Co-ordinate tangent vectors and one-forms.

Let $(U, \psi)$ be a set of co-ordinates on $M$ where $\psi = (\psi^1,\dots, \psi^n)$. Then each of the component functions $\psi^i$ is a real function so we can define $n$ one-forms $d\psi^i(x) \in T_x^{*}M$ called the co-ordinate one-forms.

We have seen that

$$d\psi^{-1} \colon T_xM \to \mathbb{R}^n$$

is a linear isomorphism. We denote by

$$\frac{\partial\phantom{\psi^i}}{\psi^i}(x) = d\psi^{-1}(\psi(x))(e^i)$$

the image under this map of the standard basis vector $e^i$ in $\mathbb{R}^n$. We call the set of these the basis of co-ordinate tangent vectors.

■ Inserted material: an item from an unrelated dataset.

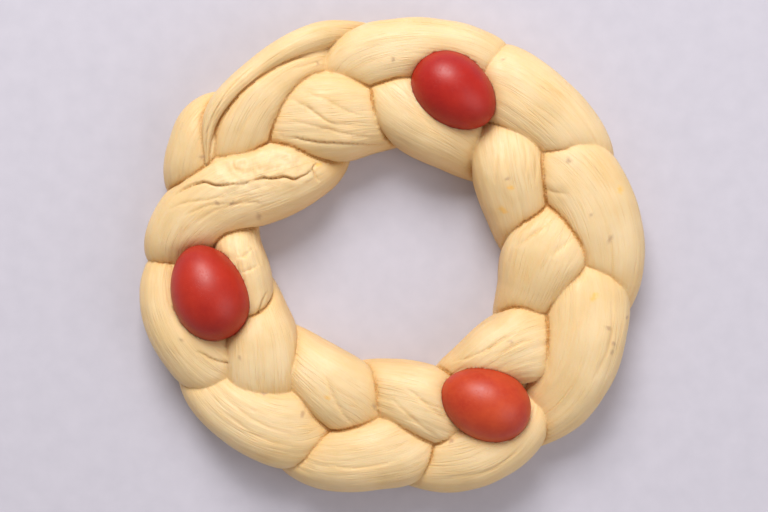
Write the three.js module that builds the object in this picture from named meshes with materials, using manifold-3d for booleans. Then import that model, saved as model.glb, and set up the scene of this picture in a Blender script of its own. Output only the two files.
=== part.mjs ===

Consider what happens when we apply $d\psi^i(x)$ to $\partial /\partial \psi^j(x)$. We have

$$d\psi^i(x)(\frac{\partial\phantom{\psi^j}}{\psi^j}(x)) = d\psi^i(x) (d\psi^{-1}(x)(e^j)) = d(\psi^i\circ \psi^{-1})(\psi(x))(e^j)).$$

Notice that if $y=(y^1,\dots, y^n)$ is a point in $\mathbb{R}^n$ then $\psi^i\circ \psi^{-1}(y) = y^i$ is a linear map so equal to its own derivative. Hence $d(\psi^i\circ \psi^{-1})(\psi(x))(e^j)$ is the $i$th component of the vector $e^j$ or just $\Delta_{ij}$. It follows from linear algebra that $d\psi^1(x),\dots, d\psi^n(x)$ is a basis of $T_xM$ and, in fact, the dual basis to the basis $\partial /\partial \psi^i$.